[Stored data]

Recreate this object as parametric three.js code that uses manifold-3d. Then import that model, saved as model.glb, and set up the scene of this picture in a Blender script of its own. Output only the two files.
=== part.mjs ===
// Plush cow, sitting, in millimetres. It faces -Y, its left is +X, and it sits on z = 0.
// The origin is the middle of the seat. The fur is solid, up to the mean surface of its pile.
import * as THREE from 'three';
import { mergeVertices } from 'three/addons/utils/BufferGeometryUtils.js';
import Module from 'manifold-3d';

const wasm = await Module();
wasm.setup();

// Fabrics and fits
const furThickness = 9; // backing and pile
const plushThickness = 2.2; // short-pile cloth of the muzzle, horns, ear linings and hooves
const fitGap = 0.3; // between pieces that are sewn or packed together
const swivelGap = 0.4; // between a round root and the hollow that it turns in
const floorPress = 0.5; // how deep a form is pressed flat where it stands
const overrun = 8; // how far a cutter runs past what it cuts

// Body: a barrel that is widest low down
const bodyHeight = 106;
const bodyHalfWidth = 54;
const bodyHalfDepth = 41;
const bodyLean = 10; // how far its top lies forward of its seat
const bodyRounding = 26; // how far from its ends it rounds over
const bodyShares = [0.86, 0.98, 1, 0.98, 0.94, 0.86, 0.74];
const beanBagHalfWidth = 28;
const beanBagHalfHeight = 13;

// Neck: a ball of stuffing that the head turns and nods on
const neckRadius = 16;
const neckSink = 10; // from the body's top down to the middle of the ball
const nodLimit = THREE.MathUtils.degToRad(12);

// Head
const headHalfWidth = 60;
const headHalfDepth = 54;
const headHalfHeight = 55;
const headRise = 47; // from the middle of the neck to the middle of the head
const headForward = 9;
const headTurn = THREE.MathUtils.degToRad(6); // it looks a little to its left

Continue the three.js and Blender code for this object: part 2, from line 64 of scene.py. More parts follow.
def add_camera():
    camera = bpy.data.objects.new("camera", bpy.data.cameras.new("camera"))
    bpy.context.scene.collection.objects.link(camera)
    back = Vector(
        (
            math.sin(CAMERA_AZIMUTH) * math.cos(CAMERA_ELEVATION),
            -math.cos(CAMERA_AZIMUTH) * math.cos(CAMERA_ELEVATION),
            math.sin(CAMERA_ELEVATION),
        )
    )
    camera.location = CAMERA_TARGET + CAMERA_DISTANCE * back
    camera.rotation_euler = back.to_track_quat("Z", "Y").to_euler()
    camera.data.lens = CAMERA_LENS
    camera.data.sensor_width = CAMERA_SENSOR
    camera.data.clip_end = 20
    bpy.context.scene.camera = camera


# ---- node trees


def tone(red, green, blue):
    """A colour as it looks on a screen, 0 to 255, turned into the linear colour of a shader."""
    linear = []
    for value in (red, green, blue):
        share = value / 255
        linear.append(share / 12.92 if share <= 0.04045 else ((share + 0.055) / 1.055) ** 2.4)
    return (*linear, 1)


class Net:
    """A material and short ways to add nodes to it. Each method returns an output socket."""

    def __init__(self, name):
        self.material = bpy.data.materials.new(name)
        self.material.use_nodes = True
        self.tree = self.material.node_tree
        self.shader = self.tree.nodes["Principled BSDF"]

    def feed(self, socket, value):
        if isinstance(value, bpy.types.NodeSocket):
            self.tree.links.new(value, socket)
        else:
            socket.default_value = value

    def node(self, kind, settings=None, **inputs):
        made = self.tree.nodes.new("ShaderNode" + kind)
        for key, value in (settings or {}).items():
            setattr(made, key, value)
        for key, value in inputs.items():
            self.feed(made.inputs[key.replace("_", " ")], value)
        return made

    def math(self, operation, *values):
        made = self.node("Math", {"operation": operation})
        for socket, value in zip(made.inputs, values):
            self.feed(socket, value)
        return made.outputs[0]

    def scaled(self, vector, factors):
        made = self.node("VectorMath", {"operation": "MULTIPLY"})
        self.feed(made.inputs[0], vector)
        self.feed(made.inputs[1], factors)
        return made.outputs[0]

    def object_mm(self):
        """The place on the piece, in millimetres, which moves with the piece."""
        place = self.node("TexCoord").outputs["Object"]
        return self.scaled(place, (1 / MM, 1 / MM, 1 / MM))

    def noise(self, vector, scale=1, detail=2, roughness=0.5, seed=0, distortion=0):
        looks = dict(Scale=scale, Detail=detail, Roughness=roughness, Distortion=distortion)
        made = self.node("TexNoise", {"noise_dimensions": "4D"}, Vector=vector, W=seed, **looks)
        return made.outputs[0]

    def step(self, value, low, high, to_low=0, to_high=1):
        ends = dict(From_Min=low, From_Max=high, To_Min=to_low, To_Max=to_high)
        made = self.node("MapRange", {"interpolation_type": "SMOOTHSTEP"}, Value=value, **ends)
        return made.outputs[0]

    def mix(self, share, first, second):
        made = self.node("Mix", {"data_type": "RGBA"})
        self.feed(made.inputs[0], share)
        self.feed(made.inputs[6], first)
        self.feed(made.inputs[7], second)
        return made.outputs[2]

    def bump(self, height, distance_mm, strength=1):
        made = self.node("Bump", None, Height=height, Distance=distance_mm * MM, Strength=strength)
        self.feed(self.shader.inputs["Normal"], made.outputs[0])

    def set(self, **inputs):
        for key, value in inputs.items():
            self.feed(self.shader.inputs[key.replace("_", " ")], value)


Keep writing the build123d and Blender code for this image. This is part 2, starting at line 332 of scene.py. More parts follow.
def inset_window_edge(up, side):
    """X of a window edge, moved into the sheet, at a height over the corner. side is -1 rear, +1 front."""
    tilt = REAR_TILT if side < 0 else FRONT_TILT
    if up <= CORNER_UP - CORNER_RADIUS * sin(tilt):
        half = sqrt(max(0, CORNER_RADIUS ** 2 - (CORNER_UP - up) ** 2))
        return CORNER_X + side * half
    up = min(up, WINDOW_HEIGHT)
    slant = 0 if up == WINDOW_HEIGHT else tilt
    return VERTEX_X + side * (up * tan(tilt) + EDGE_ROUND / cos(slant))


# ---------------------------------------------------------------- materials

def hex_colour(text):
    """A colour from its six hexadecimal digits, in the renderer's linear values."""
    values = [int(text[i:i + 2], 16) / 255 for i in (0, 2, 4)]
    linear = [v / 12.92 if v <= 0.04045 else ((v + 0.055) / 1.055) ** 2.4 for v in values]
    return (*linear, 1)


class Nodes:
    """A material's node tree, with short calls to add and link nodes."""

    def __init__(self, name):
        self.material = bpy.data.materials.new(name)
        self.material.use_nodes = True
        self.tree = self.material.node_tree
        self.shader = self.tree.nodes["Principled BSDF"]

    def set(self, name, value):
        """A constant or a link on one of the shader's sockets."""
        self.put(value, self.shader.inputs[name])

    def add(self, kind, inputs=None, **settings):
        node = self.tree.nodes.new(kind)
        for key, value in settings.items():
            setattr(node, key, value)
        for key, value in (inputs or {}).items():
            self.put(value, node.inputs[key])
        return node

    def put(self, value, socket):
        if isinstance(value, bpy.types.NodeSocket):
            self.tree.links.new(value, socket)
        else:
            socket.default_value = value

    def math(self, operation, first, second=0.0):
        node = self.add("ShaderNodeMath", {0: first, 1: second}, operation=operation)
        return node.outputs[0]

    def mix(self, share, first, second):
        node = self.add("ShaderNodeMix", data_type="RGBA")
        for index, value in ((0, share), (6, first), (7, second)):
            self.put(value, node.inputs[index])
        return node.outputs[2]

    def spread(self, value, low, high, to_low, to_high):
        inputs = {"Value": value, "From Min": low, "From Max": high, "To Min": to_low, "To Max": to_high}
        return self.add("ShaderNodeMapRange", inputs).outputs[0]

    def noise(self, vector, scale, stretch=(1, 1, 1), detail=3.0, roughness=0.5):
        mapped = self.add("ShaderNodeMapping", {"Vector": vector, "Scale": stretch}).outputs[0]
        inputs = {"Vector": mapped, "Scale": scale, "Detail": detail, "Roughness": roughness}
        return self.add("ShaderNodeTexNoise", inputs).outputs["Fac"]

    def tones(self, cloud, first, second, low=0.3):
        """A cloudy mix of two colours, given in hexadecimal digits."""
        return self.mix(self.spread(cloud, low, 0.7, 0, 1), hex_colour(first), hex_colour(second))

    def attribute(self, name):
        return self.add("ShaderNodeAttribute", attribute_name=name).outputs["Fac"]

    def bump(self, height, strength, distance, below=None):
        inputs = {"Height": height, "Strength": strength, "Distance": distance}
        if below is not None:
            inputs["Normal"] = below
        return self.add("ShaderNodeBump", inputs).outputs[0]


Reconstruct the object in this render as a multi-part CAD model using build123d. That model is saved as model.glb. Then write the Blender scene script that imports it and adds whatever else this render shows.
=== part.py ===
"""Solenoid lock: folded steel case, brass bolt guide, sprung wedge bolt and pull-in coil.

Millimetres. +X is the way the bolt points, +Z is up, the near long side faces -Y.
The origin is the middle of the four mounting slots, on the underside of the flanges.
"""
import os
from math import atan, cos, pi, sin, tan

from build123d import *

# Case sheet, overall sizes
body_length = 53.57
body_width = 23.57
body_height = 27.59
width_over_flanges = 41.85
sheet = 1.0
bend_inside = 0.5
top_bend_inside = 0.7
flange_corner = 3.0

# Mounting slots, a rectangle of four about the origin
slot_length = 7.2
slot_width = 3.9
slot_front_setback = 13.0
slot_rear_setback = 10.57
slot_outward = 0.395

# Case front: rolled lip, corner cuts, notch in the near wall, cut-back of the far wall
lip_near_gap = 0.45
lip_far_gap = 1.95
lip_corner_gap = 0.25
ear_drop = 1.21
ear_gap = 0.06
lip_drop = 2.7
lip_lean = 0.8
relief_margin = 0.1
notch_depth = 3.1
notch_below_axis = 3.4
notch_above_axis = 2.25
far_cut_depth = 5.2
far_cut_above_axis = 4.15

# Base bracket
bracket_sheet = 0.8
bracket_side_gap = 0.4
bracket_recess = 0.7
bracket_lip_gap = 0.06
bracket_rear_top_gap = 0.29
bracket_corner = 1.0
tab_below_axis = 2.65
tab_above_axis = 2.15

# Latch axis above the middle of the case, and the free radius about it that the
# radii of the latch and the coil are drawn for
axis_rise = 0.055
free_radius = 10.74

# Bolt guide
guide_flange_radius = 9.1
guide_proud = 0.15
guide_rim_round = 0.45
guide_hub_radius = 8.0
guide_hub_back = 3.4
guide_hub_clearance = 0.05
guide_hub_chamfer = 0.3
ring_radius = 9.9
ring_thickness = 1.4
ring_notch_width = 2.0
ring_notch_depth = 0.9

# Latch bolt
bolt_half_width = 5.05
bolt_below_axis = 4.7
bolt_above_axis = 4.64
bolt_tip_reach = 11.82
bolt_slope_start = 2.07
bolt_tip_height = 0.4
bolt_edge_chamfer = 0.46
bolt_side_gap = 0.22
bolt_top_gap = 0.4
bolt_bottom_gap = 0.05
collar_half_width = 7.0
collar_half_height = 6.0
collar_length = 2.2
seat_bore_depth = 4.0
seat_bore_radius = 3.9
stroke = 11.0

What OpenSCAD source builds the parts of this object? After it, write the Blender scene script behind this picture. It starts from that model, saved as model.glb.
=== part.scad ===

Task goal:
In this exercise, copy only the lines from the opening line of the material through the line where "const overrun = 8;" appears.

Right answer:
Recreate this object as parametric three.js code that uses manifold-3d. Then import that model, saved as model.glb, and set up the scene of this picture in a Blender script of its own. Output only the two files.
=== part.mjs ===
// Plush cow, sitting, in millimetres. It faces -Y, its left is +X, and it sits on z = 0.
// The origin is the middle of the seat. The fur is solid, up to the mean surface of its pile.
import * as THREE from 'three';
import { mergeVertices } from 'three/addons/utils/BufferGeometryUtils.js';
import Module from 'manifold-3d';

const wasm = await Module();
wasm.setup();

// Fabrics and fits
const furThickness = 9; // backing and pile
const plushThickness = 2.2; // short-pile cloth of the muzzle, horns, ear linings and hooves
const fitGap = 0.3; // between pieces that are sewn or packed together
const swivelGap = 0.4; // between a round root and the hollow that it turns in
const floorPress = 0.5; // how deep a form is pressed flat where it stands
const overrun = 8; // how far a cutter runs past what it cuts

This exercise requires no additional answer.